The transmitter 600 may be placed in the holster 605 for storage. The holster 605 is made of plastic and is configured to hold the transmitter 600 around three of its sides, so that the transmitter 600 may be slid into and out of the holster 605. The skilled person will understand that the transmitter 600 may be any desirable shape the meets the required aesthetic and ergonomic standards and that the holster 605 will be shaped to complement the shape of the transmitter 600.

Claims

CLAIMS: An aerosol dispensing system for dispensing aerosol from an aerosol canister, the system comprising: a holder configured to hold the aerosol canister; a release mechanism operable to dispense aerosol from the aerosol canister; and a receiver operable to activate the release mechanism on receiving a signal from a transmitter.
The system of claim 1, wherein the receiver is operable to receive an infrared signal or a radio signal.
3. The system of any preceding claim, wherein the system further comprises the transmitter.
The system of any preceding claim, further comprising a housing comprising the holder, release mechanism and receiver, optionally wherein the housing further comprises wall mounting means.
5. The system of claim 4, wherein the wall mounting means comprises either (i) a recess configured to receive and engage with a protrusion that is affixed to or part of the wall, or (ii) a protrusion configured to frictionally engage and/or mechanically interlock with a recess that is affixed to or part of the wall.
The system of any preceding claim, wherein the release mechanism and/or receiver are electrically powered.
7. The system of claim 6, wherein the electrical power is provided by one or more batteries or by an electricity supply. 9. 10. 11. 12. 13. 14.
The system of any preceding claim, further comprising a timer mechanism, the timer mechanism operable to activate the release mechanism at a selection of predefined time intervals.
The system of claim 8, wherein the selection of predefined time intervals includes intervals of 9 minutes, 18 minutes and 36 minutes.
The system of claim 8 or claim 9, wherein the timer mechanism comprises a timer circuit.
The system of any preceding claim, wherein the release mechanism comprises a lever with a resting position and an activated position, the positions configured such that when the aerosol canister is held in the holder: in the activated position the lever depresses an aerosol valve located on the canister; and in the resting position the lever does not depress the aerosol valve located on the canister.
The system of claim 11, wherein an actuator is attached to the aerosol valve and disposed between the lever and the aerosol valve, such that: in the activated position the lever pushes the actuator to depress the aerosol valve; and in the resting position the lever does not push the actuator to depress the aerosol valve.
The system of claim 12, wherein the actuator comprises an inlet and an outlet in fluid communication through the actuator, the inlet in fluid communication with the aerosol valve located on the canister, optionally wherein the outlet is configured to direct the aerosol when it is dispensed.

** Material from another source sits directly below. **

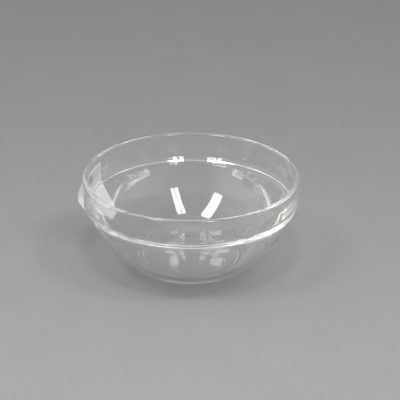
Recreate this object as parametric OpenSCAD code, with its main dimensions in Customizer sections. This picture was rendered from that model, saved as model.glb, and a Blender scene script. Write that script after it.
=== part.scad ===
// Stacking prep bowl of clear pressed glass, with a blank paper label on its left side.
// Millimetres. +Z is up, the bowl's axis is the Z axis and the table is the plane z = 0.
// The bowl is one turned solid: its cross-section is drawn once and turned about the axis.

/* [Overall] */
// Outer diameter of the rim
rim_d = 140; // [120:1:190]
// Height from the table to the top of the rim
bowl_h = 61.5; // [54:0.5:76]
// Diameter at which the curve of the body would meet the table
base_d = 72.8; // [70:0.2:84]
// Radius of the body's curve, measured on its outer face
body_bend_r = 62.6; // [56:0.2:80]

/* [Glass] */
// Thickness of the glass at the rim, which is fully rounded
rim_t = 3.3; // [2.4:0.1:3.8]
// Thickness of the body's wall
wall_t = 3.1; // [2.4:0.1:3.8]
// Thickness of the floor, above the hollow of the foot
floor_t = 3.3; // [2.6:0.1:5]

/* [Collar] */
// Drop from the top of the rim to the underside of the bead
bead_drop = 21.4; // [19:0.2:24]
// How far the body's top lies inside the rim's outer radius, where it meets the bead
shoulder_in = 4.6; // [4:0.1:5.4]
// Radius of the hollow corner between the body and the bead
shoulder_round = 2.8; // [1.2:0.1:2.9]
// How far the bead's lower corner lies inside the rim's outer radius
bead_foot_in = 1.1; // [0.8:0.1:1.8]
// Rise of the bead's lower corner above the point where its underside meets the body
bead_foot_rise = 0.9; // [0:0.1:1.4]
// Radius that rounds the bead's lower corner
bead_round = 2.4; // [1:0.1:2.4]
// Height above the bead's underside at which its side turns upright
bead_side_rise = 3.8; // [3.6:0.1:5]
// How far the bead's side lies inside the rim's outer radius at that height
bead_side_in = 0.35; // [0.3:0.05:0.7]
// Height of the bead's swell above its underside
swell_rise = 7.4; // [6:0.1:9]
// How far the bead's swell lies inside the rim's outer radius
swell_in = 0.3; // [0.1:0.05:0.6]
// Radius that rounds the bead's side and its swell
swell_round = 2.6; // [0.5:0.1:6]
// Height of the waist over the bead, above the bead's underside
waist_rise = 14; // [11:0.2:16]
// How far the waist lies inside the rim's outer radius
waist_in = 0.8; // [0.5:0.05:1.2]
// Radius of the waist's hollow
waist_round = 7; // [2:0.5:9]

/* [Stacking ledge] */
// Height of the ledge's outer end above the underside of the bead
ledge_rise = 4.8; // [4:0.1:6]
// How far the inner wall of the collar draws in from the rim down to the ledge
collar_draft = 0.8; // [0.2:0.1:1.6]
// Fall of the sloping ledge from the collar to its inner edge
ledge_fall = 3.4; // [2.4:0.1:4]
// Radius of the hollow corner at the back of the ledge
ledge_hollow_round = 1; // [0.4:0.1:2.5]
// Radius of the ledge's inner edge
ledge_edge_round = 2.6; // [1:0.1:3.4]

/* [Foot and floor] */
// Width of the foot's ring, from where the body's curve would meet the table in to the hollow
foot_ring_w = 3.8; // [3.7:0.1:9]
// Depth of the hollow under the foot
foot_hollow_h = 0.5; // [0.3:0.1:1.2]
// Radius that rounds the inner edge of the foot
foot_edge_round = 0.1; // [0.05:0.05:0.4]
// Radius that rounds the outer edge of the foot
foot_round = 5.6; // [1:0.1:5.6]
// Radius of the curve from the inner wall to the floor
floor_round = 5; // [3:0.5:12]

/* [Label] */
// Length of the label around the bowl
label_w = 33; // [24:0.5:44]
// Drop from the rim to the label's upper edge
label_top_drop = 6; // [4:0.5:9]
// Height that the label covers, measured straight down
label_h = 37; // [34:0.5:38]
// Thickness of the paper
label_t = 0.2; // [0.1:0.05:0.4]
// How far the loose end of the label stands off the glass
label_lift = 3.4; // [1:0.1:5]
// Radius of the label's rounded lower corner
label_corner_r = 9; // [3:0.5:12]

/* [Hidden] */

// Values that follow from the sizes above
rim_r = rim_d / 2;
lip_r = rim_t / 2;
bead_z = bowl_h - bead_drop;
ledge_z = bead_z + ledge_rise;
floor_z = foot_hollow_h + floor_t;
foot_hollow_r = base_d / 2 - foot_ring_w;

// The turned surface is exact at this number of sides, and drawn smooth
turn_sides = 180;
// Straight steps in the body's curve, in the rim's half circle and in each rounded corner
body_steps = 28;
lip_steps = 12;
corner_steps = 8;
// The part of a side that one rounded corner may use, so that two corners never meet
corner_share = 0.48;

// The body's curve is an arc of radius body_bend_r from the table to the bead's underside
table_point = [base_d / 2, 0];
shoulder_point = [rim_r - shoulder_in, bead_z];
body_chord = shoulder_point - table_point;
body_sagitta_run = sqrt(body_bend_r * body_bend_r - body_chord * body_chord / 4);
body_centre = (table_point + shoulder_point) / 2
    + body_sagitta_run * [-body_chord.y, body_chord.x] / norm(body_chord);
inner_bend_r = body_bend_r - wall_t;

// Angle on an arc about the body's centre at which it reaches height z
function body_angle(r, z) = asin((z - body_centre.y) / r);
// Radius of the bowl where an arc about the body's centre reaches height z
function body_radius(r, z) = body_centre.x + r * cos(body_angle(r, z));

function unit(v) = v / norm(v);

// The arc of radius r that rounds corner b between its neighbours a and c
function rounded_corner(a, b, c, r) =
    let (
        back = unit(a - b),
        ahead = unit(c - b),
        half = acos(back * ahead) / 2,
        run = min(r / tan(half), corner_share * norm(a - b), corner_share * norm(c - b)),
        arc_r = run * tan(half),
        centre = b + unit(back + ahead) * arc_r / sin(half),
        from = b + back * run - centre,
        to = b + ahead * run - centre,
        sweep = atan2(cross(from, to), from * to),
        start = atan2(from.y, from.x)
    )
    [for (i = [0:corner_steps])
        let (a = start + sweep * i / corner_steps) centre + arc_r * [cos(a), sin(a)]];

// An outline whose points are [radius, height, rounding], with its corners rounded
function rounded_outline(p) =
    [for (i = [0:len(p) - 1])
        let (
            here = [p[i].x, p[i].y],
            before = p[max(i - 1, 0)],
            after = p[min(i + 1, len(p) - 1)]
        )
        each p[i].z > 0
            ? rounded_corner([before.x, before.y], here, [after.x, after.y], p[i].z)
            : [here]];

// Points of an arc, each with no rounding of its own
function arc_points(centre, r, from, to, steps) =
    [for (i = [0:steps])
        let (a = from + (to - from) * i / steps)
        [centre.x + r * cos(a), centre.y + r * sin(a), 0]];

// The body's outer curve stops short of the bead, to leave room for the hollow corner
body_top_z = bead_z - 2 * shoulder_round;
// The inner curve runs from the floor's curve to just under the ledge's edge
inner_top_z = ledge_z - ledge_fall - 2 * ledge_edge_round;
inner_low_z = floor_z + floor_round / 2;

function under_side() = [
    [0, foot_hollow_h, 0],
    [foot_hollow_r - foot_hollow_h, foot_hollow_h, foot_edge_round],
    [foot_hollow_r, 0, foot_edge_round],
    [table_point.x, 0, foot_round]
];

function outer_side() = concat(
    arc_points(body_centre, body_bend_r, body_angle(body_bend_r, foot_round),
        body_angle(body_bend_r, body_top_z), body_steps),
    [
        [body_radius(body_bend_r, bead_z), bead_z, shoulder_round],
        [rim_r - bead_foot_in, bead_z + bead_foot_rise, bead_round],
        [rim_r - bead_side_in, bead_z + bead_side_rise, swell_round],
        [rim_r - swell_in, bead_z + swell_rise, swell_round],
        [rim_r - waist_in, bead_z + waist_rise, waist_round]
    ]
);

function lip() = arc_points([rim_r - lip_r, bowl_h - lip_r], lip_r, 0, 180, lip_steps);

function inner_side() = concat(
    [
        [rim_r - rim_t - collar_draft, ledge_z, ledge_hollow_round],
        [body_radius(inner_bend_r, ledge_z - ledge_fall), ledge_z - ledge_fall, ledge_edge_round]
    ],
    arc_points(body_centre, inner_bend_r, body_angle(inner_bend_r, inner_top_z),
        body_angle(inner_bend_r, inner_low_z), body_steps),
    [
        [body_radius(inner_bend_r, floor_z), floor_z, floor_round],
        [0, floor_z, 0]
    ]
);

module bowl() {
    color("lightcyan", 0.35)
        rotate_extrude($fn = turn_sides)
            polygon(rounded_outline(concat(under_side(), outer_side(), lip(), inner_side())));
}

// The label follows the outer face at a small distance: it lies on the collar, bridges the
// hollow under the bead in a straight line and lies on the body again. Towards the front it
// comes loose and stands off.

// Room between the paper and the glass
label_gap = 0.1;
// Drop from the bead's underside to the line where the paper lies on the body again
label_touch_drop = 11;
// Angle that the label covers around the bowl, from the bowl's left side to the back
label_angle = label_w / (PI * rim_d) * 360;
// The part of the label's angle that is loose, and the part of its height over which it lifts
loose_share = 0.55;
lift_share = 0.32;
label_columns = 14;
label_rows = 16;

label_top_z = bowl_h - label_top_drop;
label_low_z = label_top_z - label_h;
label_touch_z = bead_z - label_touch_drop;

// Radius of the glass that the label lies on, at height z
function seat_radius(z) = lookup(z, concat(
    [for (i = [0:label_rows])
        let (low = label_low_z + (label_touch_z - label_low_z) * i / label_rows)
        [low, body_radius(body_bend_r, low)]],
    [
        [bead_z + bead_foot_rise, rim_r - bead_side_in],
        [bead_z + swell_rise, rim_r - swell_in],
        [bead_z + waist_rise, rim_r - waist_in],
        [bowl_h - lip_r, rim_r]
    ]
));

// How far the paper stands off at a share of its height from the top and of its angle from the front
function lift(down, along) =
    label_lift * sin(90 * min(1, down / lift_share)) * (1 + cos(180 * min(1, along / loose_share))) / 2;

// Angle that the rounded lower corner takes off the label's far end, at height z
function corner_angle(z) =
    let (rise = min(z - label_low_z, label_corner_r))
    (label_corner_r - sqrt(label_corner_r ^ 2 - (label_corner_r - rise) ^ 2)) / (PI * rim_d) * 360;

// A point of the label, out is 0 on the side towards the glass and 1 on its outer side
function label_point(row, column, out) =
    let (
        down = row / label_rows,
        along = column / label_columns,
        z = label_top_z - label_h * down,
        r = seat_radius(z) + label_gap + lift(down, along) + label_t * out,
        a = 180 - along * (label_angle - corner_angle(z))
    )
    [r * cos(a), r * sin(a), z];

// The sheet's faces: a grid of triangles on each side and a strip round the edge
row_points = label_columns + 1;
side_points = row_points * (label_rows + 1);
function at(row, column, out) = out * side_points + row * row_points + column;

module label() {
    color("gainsboro")
        polyhedron(
            points = [for (out = [0, 1], row = [0:label_rows], column = [0:label_columns])
                label_point(row, column, out)],
            faces = concat(
                [for (row = [0:label_rows - 1], column = [0:label_columns - 1])
                    each [
                        [at(row, column, 0), at(row, column + 1, 0), at(row + 1, column + 1, 0)],
                        [at(row, column, 0), at(row + 1, column + 1, 0), at(row + 1, column, 0)],
                        [at(row, column, 1), at(row + 1, column + 1, 1), at(row, column + 1, 1)],
                        [at(row, column, 1), at(row + 1, column, 1), at(row + 1, column + 1, 1)]
                    ]],
                [for (row = [0:label_rows - 1])
                    each [
                        [at(row, 0, 0), at(row + 1, 0, 0), at(row + 1, 0, 1)],
                        [at(row, 0, 0), at(row + 1, 0, 1), at(row, 0, 1)],
                        [at(row, label_columns, 0), at(row + 1, label_columns, 1), at(row + 1, label_columns, 0)],
                        [at(row, label_columns, 0), at(row, label_columns, 1), at(row + 1, label_columns, 1)]
                    ]],
                [for (column = [0:label_columns - 1])
                    each [
                        [at(0, column, 0), at(0, column + 1, 1), at(0, column + 1, 0)],
                        [at(0, column, 0), at(0, column, 1), at(0, column + 1, 1)],
                        [at(label_rows, column, 0), at(label_rows, column + 1, 0), at(label_rows, column + 1, 1)],
                        [at(label_rows, column, 0), at(label_rows, column + 1, 1), at(label_rows, column, 1)]
                    ]]
            )
        );
}

bowl();
label();
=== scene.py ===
"""Looks of the clear glass prep bowl and of the blank paper label on its left side.

The bowl is turned from the same cross-section as the CAD, in finer steps. The table, the lamps,
the room and the camera follow the view of the photograph.
"""

import math

import bmesh
import bpy
from mathutils import Matrix, Vector


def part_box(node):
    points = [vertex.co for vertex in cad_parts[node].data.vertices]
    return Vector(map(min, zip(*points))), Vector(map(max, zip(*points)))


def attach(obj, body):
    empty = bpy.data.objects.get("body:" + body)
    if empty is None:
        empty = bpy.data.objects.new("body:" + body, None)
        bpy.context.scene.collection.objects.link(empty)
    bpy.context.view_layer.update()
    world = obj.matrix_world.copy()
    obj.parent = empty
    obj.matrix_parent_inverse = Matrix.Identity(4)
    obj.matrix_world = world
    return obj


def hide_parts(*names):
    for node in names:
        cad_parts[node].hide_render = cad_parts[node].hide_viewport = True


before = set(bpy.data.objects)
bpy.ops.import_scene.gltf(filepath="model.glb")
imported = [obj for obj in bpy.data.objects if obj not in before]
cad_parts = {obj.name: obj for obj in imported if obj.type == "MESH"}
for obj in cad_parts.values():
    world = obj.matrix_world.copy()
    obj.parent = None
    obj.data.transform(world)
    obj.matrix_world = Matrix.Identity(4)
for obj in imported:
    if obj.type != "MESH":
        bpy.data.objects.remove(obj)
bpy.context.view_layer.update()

# One millimetre in metres
MM = 0.001
rim_reach, _, rim_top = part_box("bowl")[1]

# Sizes are in millimetres. The rim and the height come from the frame, to the nearest tenth because
# its mesh has flat facets, and the rest is as in the CAD.
# Overall
RIM_R = round(rim_reach / MM, 1)
BOWL_H = round(rim_top / MM, 1)
BASE_R = 36.4
BODY_BEND_R = 62.6

# Glass
RIM_T = 3.3
WALL_T = 3.1
FLOOR_T = 3.3

# Collar and bead. IN is how far a point lies inside the rim's radius, and RISE is its height above
# the bead's underside.
BEAD_DROP = 21.4
SHOULDER_IN = 4.6
SHOULDER_ROUND = 2.8
BEAD_FOOT_IN = 1.1
BEAD_FOOT_RISE = 0.9
BEAD_ROUND = 2.4
BEAD_SIDE_RISE = 3.8
BEAD_SIDE_IN = 0.35
SWELL_RISE = 7.4
SWELL_IN = 0.3
SWELL_ROUND = 2.6
WAIST_RISE = 14.0
WAIST_IN = 0.8
WAIST_ROUND = 7.0

# Stacking ledge
LEDGE_RISE = 4.8
COLLAR_DRAFT = 0.8
LEDGE_FALL = 3.4
LEDGE_HOLLOW_ROUND = 1.0
LEDGE_EDGE_ROUND = 2.6

# Foot and floor
FOOT_RING_W = 3.8
FOOT_HOLLOW_H = 0.5
FOOT_EDGE_ROUND = 0.1
FOOT_ROUND = 5.6
FLOOR_ROUND = 5.0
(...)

The system of any one of claims 11 to 13, wherein the release mechanism further comprises a motor operable to move the lever between the resting position and the activated position, optionally wherein the motor is further 15. 16. 17. 18. 19. 20. 21.operable to hold the lever in the activated position for a predetermined period of time.
The system of any preceding claim, wherein the release mechanism is operable to release a predetermined quantity of aerosol from the canister, optionally wherein the predetermined quantity of aerosol is in the range of about 0.01 mL to about 1 mL.
The system of any preceding claim, wherein the aerosol dispensing system is a system for dispensing fragranced aerosols and/or odour eliminating aerosols.
A kit comprising the aerosol dispensing system of any preceding claim and an aerosol canister.
The kit of claim 17 wherein the canister is a replaceable and/or refillable canister.
A method of dispensing aerosol from an aerosol canister using the system of any of claims 1 to 16 when fitted with an aerosol canister or the kit of claim 17 or claim 18 comprising the steps of: transmitting a signal from a transmitter; receiving the transmitted signal with the receiver; activating the release mechanism on reception of the signal by the receiver; and the release mechanism dispensing aerosol from the aerosol canister.
The method of claim 19, wherein the signal is an infrared signal or a radio signal.
The method of any of claims 19 to 20, wherein the step of releasing aerosol from the aerosol canister comprises depressing an aerosol valve located on the canister, optionally wherein the release mechanism (i) depresses the aerosol valve by pressing the valve with a lever, or (ii) depresses the aerosol valve by pressing an actuator connected to the aerosol valve with a lever.
22. The method of claim 21, wherein the actuator comprises an inlet and an outlet in fluid communication through the actuator, the inlet in fluid communication with the aerosol valve, such that the aerosol is dispensed from the outlet.
23. The method of any of claims 21 to 22, wherein the lever ceases depressing the aerosol valve after a predetermined time period.
24. The method of any of claims 21 to 23, wherein the lever is moved by a motor.
25. The method of any of claims 19 to 24, wherein a predetermined quantity of aerosol is released from the canister, optionally wherein the predetermined quantity of aerosol is in the range of about 0.01 mL to about 1 mL.
26. The method of any of claims 19 to 25 wherein the aerosol is a fragranced and/or odour eliminating aerosol.